The justification would be that Modi’s advocacy of diplomacy and dialogue to end the conflict would appear more convincing if a message of peace and dialogue was also conveyed directly to Zelenskyy on Ukrainian soil. Such a message would have resonance as it would be entirely different from the message of increasing armed support and continued proxy war that the West is still conveying to Ukraine.

Even if the facts are unclear and there has been no impartial international investigation to ascertain the truth, the fact is that the bombing of the children’s hospital in Kiev while Modi was in Moscow prompted him to reinforce his peace message earlier relayed at Samarkand by expressing his strong anguish publicly during his meeting with Putin about the killing of civilians, and especially children, in war. Modi laboured the point, with an eye on its international resonance.

Modi had hours long one-on-one conversations with Putin in Moscow. He undoubtedly got a clear idea of how Putin assesses the Ukraine conflict. Putin has repeatedly made clear that he is ready for a negotiated solution, but on the basis of accepting the changed territorial realities on the ground. His vision of how the conflict can end and that of Zelenskyy and his government are wide apart. Whether Ukraine can cling to its present position in the face of lack of military success on the ground, heavy losses in men and material, resistance to mobilisation, population exodus, dependence on external support, etc., is considered doubtful, whatever the rhetoric of the government and its Western supporters. The greatest uncertainty for Ukraine is the likely change of government in the US in November with the ascendance of Donald Trump and JD Vance to power, as both want to end the conflict. Europe cannot supplant American support.

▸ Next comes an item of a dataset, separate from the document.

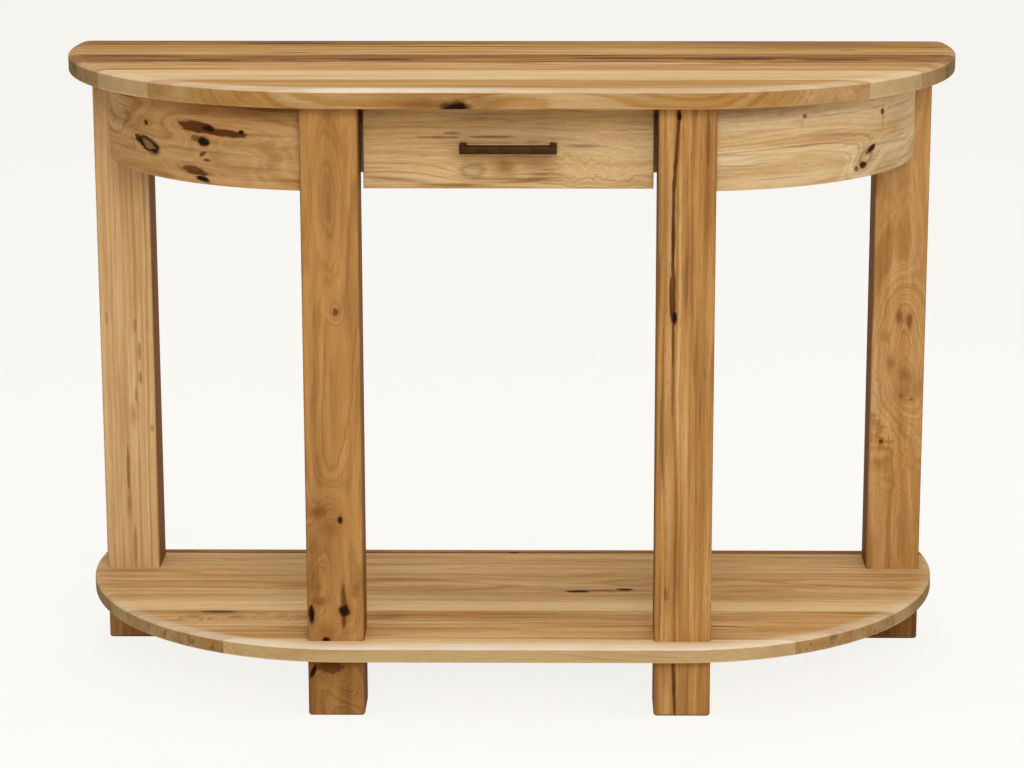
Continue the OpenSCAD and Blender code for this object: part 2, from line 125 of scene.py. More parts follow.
# The stain fades past the knot's edge. A distance of 1 is that edge here and below.
stain_fall = -0.6
square = add(g, "ShaderNodeMath", times, {0: distance, 1: distance})
halo_fade = add(g, "ShaderNodeMath", times, {0: square, 1: stain_fall})
halo_shape = add(g, "ShaderNodeMath", {"operation": "EXPONENT"}, {0: halo_fade})
halo_here = add(g, "ShaderNodeMath", times, {0: halo_shape, 1: given["Stain_and_shade"]})
halo = add(g, "ShaderNodeMath", {"operation": "MAXIMUM"}, {0: halo_here, 1: given["Halo"]})
inside = add(g, "ShaderNodeMapRange", smooth, {"Value": distance, "From Min": 1.1, "From Max": 0.8})
patch_here = add(g, "ShaderNodeMath", times, {0: inside, 1: given["Brown"]})
patch = add(g, "ShaderNodeMath", {"operation": "MAXIMUM"}, {0: patch_here, 1: given["Patch"]})
heart = add(g, "ShaderNodeMapRange", smooth, {"Value": distance, "From Min": 0.92, "From Max": 0.52})
filled = add(g, "ShaderNodeMath", times, {0: heart, 1: given["Black"]})
outline_place = 0.9
outline_width = 0.34
from_rim = add(g, "ShaderNodeMath", minus, {0: distance, 1: outline_place})
rim_share = add(g, "ShaderNodeMath", {"operation": "DIVIDE"}, {0: from_rim, 1: outline_width})
rim_square = add(g, "ShaderNodeMath", times, {0: rim_share, 1: rim_share})
rim_fade = add(g, "ShaderNodeMath", times, {0: rim_square, 1: -1.0})
rim_shape = add(g, "ShaderNodeMath", {"operation": "EXPONENT"}, {0: rim_fade})
rim = add(g, "ShaderNodeMath", times, {0: rim_shape, 1: given["Outline"]})
core_here = add(g, "ShaderNodeMath", {"operation": "MAXIMUM"}, {0: filled, 1: rim})
core = add(g, "ShaderNodeMath", {"operation": "MAXIMUM"}, {0: core_here, 1: given["Core"]})
add(g, "NodeGroupOutput", (), {"Push": push, "Burl": burl, "Halo": halo, "Patch": patch, "Core": core})

# Oak's own figure: rings round the tree's middle, bent by slow waves along the trunk, give arches on a flat
# sawn face, straight lines on its edges and arcs on end grain. Ring is their spacing and Wave how far the
# waves bend them, in mm. A Tone of 0 is the palest wood, 0.5 the usual one and 1 the darkest.
oak_group = bpy.data.node_groups.new("oak_grain", "ShaderNodeTree")
add_sockets(oak_group, "INPUT", "Vector", ("Place", "Tree"))
add_sockets(oak_group, "INPUT", "Float", ("Seed", "Ring", "Wave", "Tone", "Streaks", "End", *passed_on))
add_sockets(oak_group, "INPUT", "Color", ("Pale", "Mid", "Dark"))
add_sockets(oak_group, "OUTPUT", "Color", ("Color",))
add_sockets(oak_group, "OUTPUT", "Float", ("Roughness", "Height"))
g = oak_group
given = add(g, "NodeGroupInput").outputs
seed_step = (311.0, 173.0, 97.0)
seeded = add(g, "ShaderNodeVectorMath", {"operation": "SCALE"}, {0: seed_step, "Scale": given["Seed"]})
here = add(g, "ShaderNodeVectorMath", plus, {0: given["Place"], 1: seeded})
# Each noise has its size in mm, along the grain, across it and into the board. The first four bend the
# rings and the next three tint the wood. Pores are drawn about 1 mm wide, four times as coarse as real ones,
# so that they show.
noises = {}
for label, sizes, detail, rough in [
    ("slow", (330, 62, 62), 1.0, 0.5),
    ("middle", (95, 17, 17), 2.0, 0.5),
    ("fine", (26, 4.2, 4.2), 2.0, 0.5),
    ("curl", (9, 30, 30), 1.0, 0.5),
    ("tone", (300, 17, 30), 2.0, 0.5),
    ("streak", (190, 6.5, 14), 3.0, 0.6),
    ("fleck", (24, 2.6, 5), 1.0, 0.5),
    ("fibre", (34, 1.6, 1.6), 2.0, 0.6),
    ("pore", (9, 0.8, 0.8), 1.0, 0.5),
]:
    stretch = [1 / size for size in sizes]
    spot = add(g, "ShaderNodeVectorMath", times, {0: here, 1: stretch})
    noises[label] = add(
        g, "ShaderNodeTexNoise", (), {"Vector": spot, "Scale": 1.0, "Detail": detail, "Roughness": rough}
    )
from_pith = add(g, "ShaderNodeVectorMath", minus, {0: given["Place"], 1: given["Tree"]})
cross = add(g, "ShaderNodeVectorMath", times, {0: from_pith, 1: (0.0, 1.0, 1.0)})
field = add(g, "ShaderNodeVectorMath", {"operation": "LENGTH"}, {0: cross}).outputs["Value"]
field = add(g, "ShaderNodeMath", plus, {0: field, 1: given["Push"]})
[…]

In this background, Russia may not be averse to Modi carrying a peace message to Zelenskyy to bring him down to earth. The US would welcome Modi’s visit for different reasons, as some kind of a diplomatic win in seeing India making a nod to Zelenskyy.

India may also have reasoned that China has been promoting peace moves in Ukraine without causing any misapprehensions in Moscow. China had, in fact, appointed a special envoy for peace in Ukraine and made some specific proposals for peace which have been broadly approved by Putin. China and Brazil have announced plans to make a joint peace proposal. India, it can be reasoned, should not allow the peace platform to be monopolised by a country like China that is actually disrupting peace on the India border and the western Pacific. India too could activate its diplomacy without cost, knowing well that the answer to peace in Ukraine essentially lies in Washington D.C.

Interestingly, para 74 of the Joint Statement issued on the occasion of the Modi-Putin summit says that both sides “highlighted the imperative of peaceful resolution of the conflict around Ukraine through dialogue and diplomacy including engagement between both parties. They noted with appreciation relevant proposals of mediation and good offices aimed at peaceful resolution of the conflict in accordance with international law and on the basis of the UN Charter”.

India is endorsing mediatory and good offices initiatives by others, including that of China implicitly, aimed at a peaceful resolution of the Ukraine conflict. Maybe this curious formulation also explains the room created for PM Modi’s peace-oriented visit to Ukraine.

Kanwal Sibal is a former Indian Foreign Secretary. He was India’s Ambassador to Turkey, Egypt, France and Russia. Views expressed in the above piece are personal and solely that of the author. They do not necessarily reflect Firstpost’s views.